Q204 Chairman: I was asking you about your conversation with Lord Gilbert, and I asked you a direct question. We can read out the whole transcript again. I read it to you and Mr Bacon has read it to you. Lord Gilbert, the then Minister, said that you were not honest with him about your possible financial gain. I want to ask you the question again. What was the exact nature of your conversation with Lord Gilbert? Can I have the transcript? "One of the things that irritated me in was that never once in my presence did Sir John Chisholm indicate that he might have a conflict of interest or he was going privately to be enriched by what was going on". I have to ask you, and I do not want any answers about equity or investment; I just want a direct answer, is Lord Gilbert right in saying that on the Today programme? Yes or no?
Sir John Chisholm: He is not right, no.

Q205 Chairman: Why is he not right? He is lying, is he? He has made it up, has he? 
Sir John Chisholm: Because at that stage there was no scheme or anything to discuss in terms of any kind of management equity.

Q206 Chairman: Are you telling us that when you were having these conversations with Lord Gilbert, and he might well have been na¨ıve about this, it had not crossed your mind that there might be a conflict of interest or that you were going to be privately enriched? Are you really suggesting that to us, that you discussed this with a responsible minister and it never crossed your mind?
Sir John Chisholm: Perhaps it would help, Chairman, if I just said a word or two about what the PPP proposal was then. Would that help?

Q207 Chairman: Yes, of course.
Sir John Chisholm: Okay, thanks. That came out of our 1997 Corporate Plan. At that stage the Agency, having done a reasonable job of getting itself into an efficient position, was suffering from the fact that, being a fully owned government entity, as it tried to deal with the decreasing business from the Ministry of Defence, the 40% downturn that the Report indicates, and as it tried to move into other businesses, its competitors complained about that and went to ministers because it was, obviously, differently financed and had a lot of non-competitive business, and that was clearly a problem, a very significant problem. The ways forward were either to continue the way we were, in which case it would be just a gentle downward slope and a waste of assets, or the other four options. One was to go all-out into the commercial, non-defence world. That looked like high risk. Another was to do what the DIC, the Defence Industrial Council, then recommended, which was essentially that the work should go to the defence industry and DERA should be downsized significantly to stay out of the defence industry's way. That would be enormously expensive for the Government, and of the two remaining options (this is 1997 we are talking about) one was what we call federated labs, where essentially our labs would be attached to universities rather like the Lincoln Labs in the United States. That was one option and we were quite attracted by that option and so that was one of our recommended options. The other was to pick up an idea-this was 1997, the new Labour Government had just arrived and there was something in their manifesto called "the third way". This is somewhere between public and private; that was the idea.

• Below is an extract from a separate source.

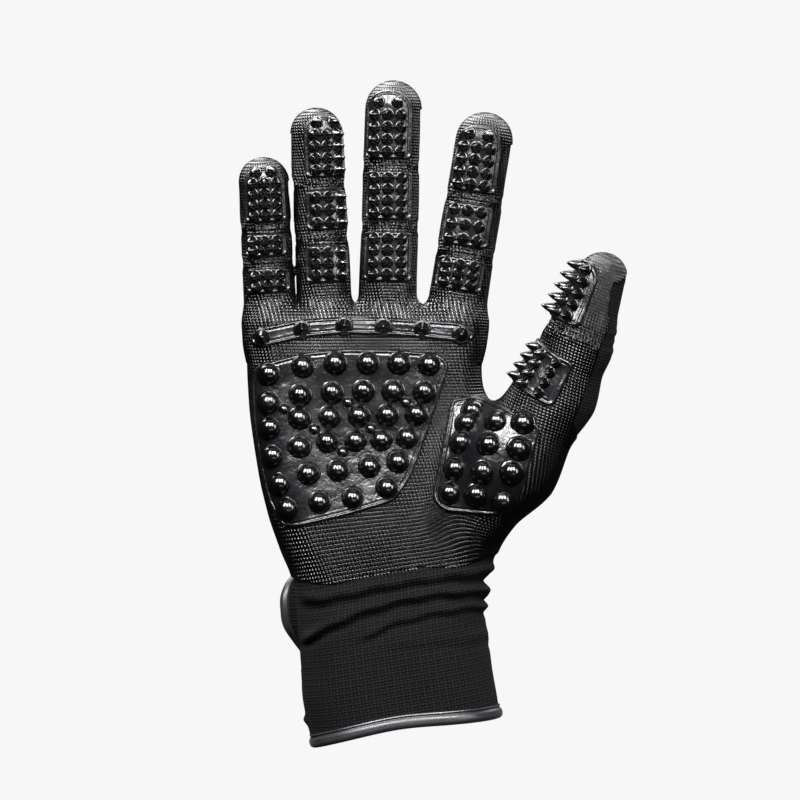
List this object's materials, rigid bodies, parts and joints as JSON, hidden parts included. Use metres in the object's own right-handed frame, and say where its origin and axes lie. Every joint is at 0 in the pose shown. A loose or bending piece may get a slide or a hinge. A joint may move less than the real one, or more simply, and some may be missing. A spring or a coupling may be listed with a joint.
{
  "type": "pet grooming glove",
  "caption": "Right-hand pet grooming glove: knitted liner with a rubber-dipped palm side, moulded pads of nubs, bendable fingers and thumb, and a cuff with a hook-and-loop strap.",
  "frame": {"origin": "centre of the wrist opening at the hem", "axes": "+Z from the cuff to the fingertips, -Y the way the palm faces, +X towards the thumb"},
  "size_m": [0.1442, 0.0701, 0.2501],
  "materials": {
    "knit": "matte fine knit",
    "dip": "glossy rubber over knit",
    "moulded_pad": "semi-gloss moulded rubber",
    "binding": "satin tape",
    "webbing": "woven webbing",
    "loop_tape": "fuzzy loops",
    "hook_tape": "moulded hooks"
  },
  "bodies": {
    "palm": {"cuff_liner": "knit", "hem_binding": "binding", "slit_binding": "binding", "palm_liner": "knit", "palm_dip": "dip", "palm_pad": "moulded_pad", "thenar_pad": "moulded_pad", "knuckle_pad": "moulded_pad", "loop_patch": "loop_tape", "strap_anchor": "webbing"},
    "strap": {"strap": "webbing", "hook_patch": "hook_tape"},
    "little_base": {"little_base_liner": "knit", "little_base_dip": "dip", "little_base_pad": "moulded_pad"},
    "little_middle": {"little_middle_liner": "knit", "little_middle_dip": "dip", "little_middle_pad": "moulded_pad"},
    "little_tip": {"little_tip_liner": "knit", "little_tip_dip": "dip", "little_tip_pad": "moulded_pad"},
    "ring_base": {"ring_base_liner": "knit", "ring_base_dip": "dip", "ring_base_pad": "moulded_pad"},
    "ring_middle": {"ring_middle_liner": "knit", "ring_middle_dip": "dip", "ring_middle_pad": "moulded_pad"},
    "ring_tip": {"ring_tip_liner": "knit", "ring_tip_dip": "dip", "ring_tip_pad": "moulded_pad"},
    "middle_base": {"middle_base_liner": "knit", "middle_base_dip": "dip", "middle_base_pad": "moulded_pad"},
    "middle_middle": {"middle_middle_liner": "knit", "middle_middle_dip": "dip", "middle_middle_pad": "moulded_pad"},
    "middle_tip": {"middle_tip_liner": "knit", "middle_tip_dip": "dip", "middle_tip_pad": "moulded_pad"},
    "index_base": {"index_base_liner": "knit", "index_base_dip": "dip", "index_base_pad": "moulded_pad"},
    "index_middle": {"index_middle_liner": "knit", "index_middle_dip": "dip", "index_middle_pad": "moulded_pad"},
    "index_tip": {"index_tip_liner": "knit", "index_tip_dip": "dip", "index_tip_pad": "moulded_pad"},
    "thumb_base": {"thumb_base_liner": "knit", "thumb_base_dip": "dip", "thumb_base_pad": "moulded_pad"},
    "thumb_tip": {"thumb_tip_liner": "knit", "thumb_tip_dip": "dip", "thumb_tip_pad": "moulded_pad"}
  },
  "joints": [
    {"name": "little_base_bend", "type": "hinge", "parent": "palm", "child": "little_base", "pos_m": [-0.05087, -0.00998, 0.1605], "axis": [0.9988, 0, 0.0489], "range_deg": [0, 70], "stiffness_Nm_per_rad": 0.16},
    {"name": "little_middle_bend", "type": "hinge", "parent": "little_base", "child": "little_middle", "pos_m": [-0.05162, -0.01085, 0.17526], "axis": [0.9988, 0, 0.0489], "range_deg": [0, 75], "stiffness_Nm_per_rad": 0.1},
    {"name": "little_tip_bend", "type": "hinge", "parent": "little_middle", "child": "little_tip", "pos_m": [-0.05225, -0.01158, 0.18803], "axis": [0.9988, 0, 0.0489], "range_deg": [0, 60], "stiffness_Nm_per_rad": 0.05},
    {"name": "ring_base_bend", "type": "hinge", "parent": "palm", "child": "ring_base", "pos_m": [-0.03059, -0.0104, 0.1605], "axis": [0.9988, 0, 0.0489], "range_deg": [0, 70], "stiffness_Nm_per_rad": 0.16},
    {"name": "ring_middle_bend", "type": "hinge", "parent": "ring_base", "child": "ring_middle", "pos_m": [-0.03176, -0.0108, 0.1843], "axis": [0.9988, 0, 0.0489], "range_deg": [0, 75], "stiffness_Nm_per_rad": 0.1},
    {"name": "ring_tip_bend", "type": "hinge", "parent": "ring_middle", "child": "ring_tip", "pos_m": [-0.03275, -0.01114, 0.20447], "axis": [0.9988, 0, 0.0489], "range_deg": [0, 60], "stiffness_Nm_per_rad": 0.05},
    {"name": "middle_base_bend", "type": "hinge", "parent": "palm", "child": "middle_base", "pos_m": [-0.0066, -0.0113, 0.1605], "axis": [0.9997, 0, -0.0262], "range_deg": [0, 70], "stiffness_Nm_per_rad": 0.16},
    {"name": "middle_middle_bend", "type": "hinge", "parent": "middle_base", "child": "middle_middle", "pos_m": [-0.00585, -0.01103, 0.18899], "axis": [0.9997, 0, -0.0262], "range_deg": [0, 75], "stiffness_Nm_per_rad": 0.1},
    {"name": "middle_tip_bend", "type": "hinge", "parent": "middle_middle", "child": "middle_tip", "pos_m": [-0.00526, -0.01081, 0.21158], "axis": [0.9997, 0, -0.0262], "range_deg": [0, 60], "stiffness_Nm_per_rad": 0.05},
    {"name": "index_base_bend", "type": "hinge", "parent": "palm", "child": "index_base", "pos_m": [0.01957, -0.0114, 0.1605], "axis": [0.9874, 0, -0.1582], "range_deg": [0, 70], "stiffness_Nm_per_rad": 0.16},
    {"name": "index_middle_bend", "type": "hinge", "parent": "index_base", "child": "index_middle", "pos_m": [0.02256, -0.01151, 0.17897], "axis": [0.9874, 0, -0.1582], "range_deg": [0, 75], "stiffness_Nm_per_rad": 0.1},
    {"name": "index_tip_bend", "type": "hinge", "parent": "index_middle", "child": "index_tip", "pos_m": [0.02577, -0.01164, 0.19901], "axis": [0.9874, 0, -0.1582], "range_deg": [0, 60], "stiffness_Nm_per_rad": 0.05},
    {"name": "thumb_base_bend", "type": "hinge", "parent": "palm", "child": "thumb_base", "pos_m": [0.04579, -0.02482, 0.12888], "axis": [0.5178, -0.7399, -0.4296], "range_deg": [0, 15], "stiffness_Nm_per_rad": 0.16},
    {"name": "thumb_tip_bend", "type": "hinge", "parent": "thumb_base", "child": "thumb_tip", "pos_m": [0.05879, -0.02983, 0.15361], "axis": [0.2809, -0.9406, -0.1908], "range_deg": [0, 40], "stiffness_Nm_per_rad": 0.06},
    {"name": "strap_peel", "type": "hinge", "parent": "palm", "child": "strap", "pos_m": [-0.03978, 0.01339, 0.01789], "axis": [-0.0997, 0.0363, 0.9944], "range_deg": [0, 100], "stiffness_Nm_per_rad": 0.02}
  ]
}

Q208 Chairman: So this is a triumph for the third way, is it?
Sir John Chisholm: And that is where the phrase "public private partnership" came from, and the notion at that time was that institutional equity would be injected into exactly the same organisation that we have at the moment.

Q209 Chairman: Yes, I understand that.
Sir John Chisholm: As you can see, there was no sense at that stage of the kind of privatisation which subsequently emerged in 2002/2003.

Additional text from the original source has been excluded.